In this work, we also assess the impact of using an improved CLN parametrization to describe the shape of the form factors. Instead of using the fixed coefficients published in Ref. [8], we employ the full covariance matrix that relates the slope and curvature coefficients of the reference form factor using data from the original CLN paper [8], and pass this information as priors to a CLN fit. We also compute the errors in the cubic coefficient, and update the values of the ratios with respect to the reference form factor with values coming from one of the latest HQET calculations [15], assuming a 20% error on each coefficient.
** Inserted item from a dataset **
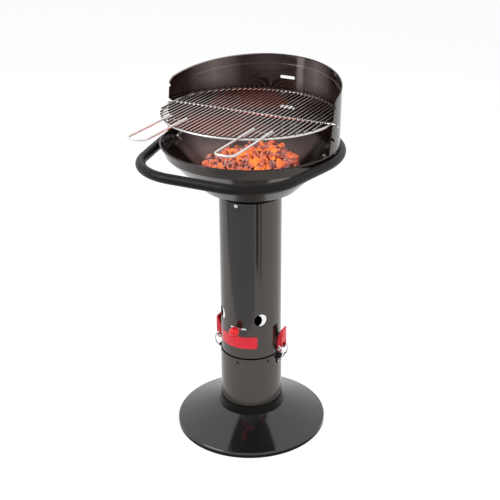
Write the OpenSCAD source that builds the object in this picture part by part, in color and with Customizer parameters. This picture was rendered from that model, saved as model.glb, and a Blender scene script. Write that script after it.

Our updated CLN parametrization gives a very similar central value and error bar, compared with that of the BGL parametrization, but the quality of fit decreases greatly when the lattice-QCD data are included. CLN is very restrictive with the shape of certain form factors, and because the lattice-QCD data have relatively small errors, they introduce serious constraints in the parametrization. Our findings reinforce the current consensus of the community [108] to abandon CLN in favor of the more flexible and rigorous BGL parametrization. The impact of using improved HQE parametrizations, such as the one in Refs. [119,120,121], should be nevertheless investigated.